En los nueve años que lleva abierta, la Cidade da Cultura ha ido ampliando su cifra de visitantes, desde las más de 300.000 personas de 2011 al récord de 1.150.000 del pasado 2019. La mayor parte de ellos, sin embargo, acude a cursos, talleres, conferencias, actos oficiales, reuniones de trabajo o incluso a comprar ropa en outlets temporales, pero no a espectáculos culturales. El cálculo de la Fundación sitúa en 150.000 las personas que visitan las exposiciones o acuden a los conciertos que se programan allí. Algunos de estos ciclos, como Atardeceres no Gaiás, se mantiene año tras año aunque por su formato -el público se sienta en puffs en una explanada frente a un pequeño escenario- podría trasladarse a cualquier plaza de la ciudad compostelana. En los huecos de las infraestructuras por hacer se fueron construyendo un rocódromo, un parque infantil, un pequeño auditorio al aire libre o una pista de skate, sin que las decisiones estuviesen guiadas por un plan de actuación.
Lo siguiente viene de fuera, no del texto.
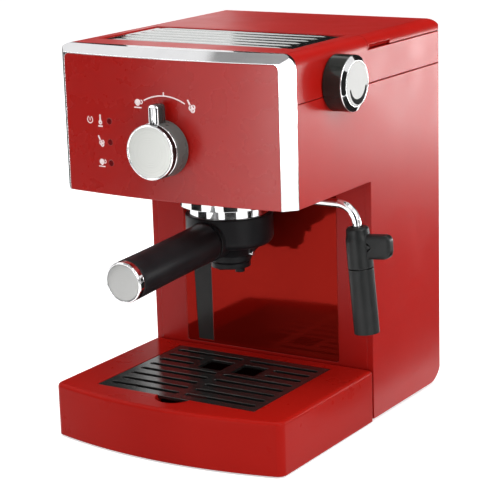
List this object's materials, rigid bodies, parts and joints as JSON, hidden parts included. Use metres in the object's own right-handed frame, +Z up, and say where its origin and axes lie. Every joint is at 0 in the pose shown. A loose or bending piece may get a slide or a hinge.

El alcalde recuerda que es obligación de las administraciones buscar su viabilidad y ponerlo a servicio de la comunidad al tiempo que constata la desvinculación que existe entre la mayoría ciudadanía en Galicia y lo que acontece en la cúspide del monte Gaiás, a las afueras de Santiago. En ello influye además de la distancia cultural, la distancia física. La Cidade da Cultura fue construida fuera del planeamiento de la ciudad y sin conexiones. “Era una isla y sigue siendo una isla”, considera Allegue. Hoy en día cuenta con una línea de autobuses que sube cada hora monte arriba por la avenida Manuel Fraga, una parada de taxis vacía, un aparcamiento y una salida directa de la autopista. Un camino en el que es frecuente cruzarse con los vehículos de las autoescuelas que lo eligen para hacer prácticas del aparcamiento en batería.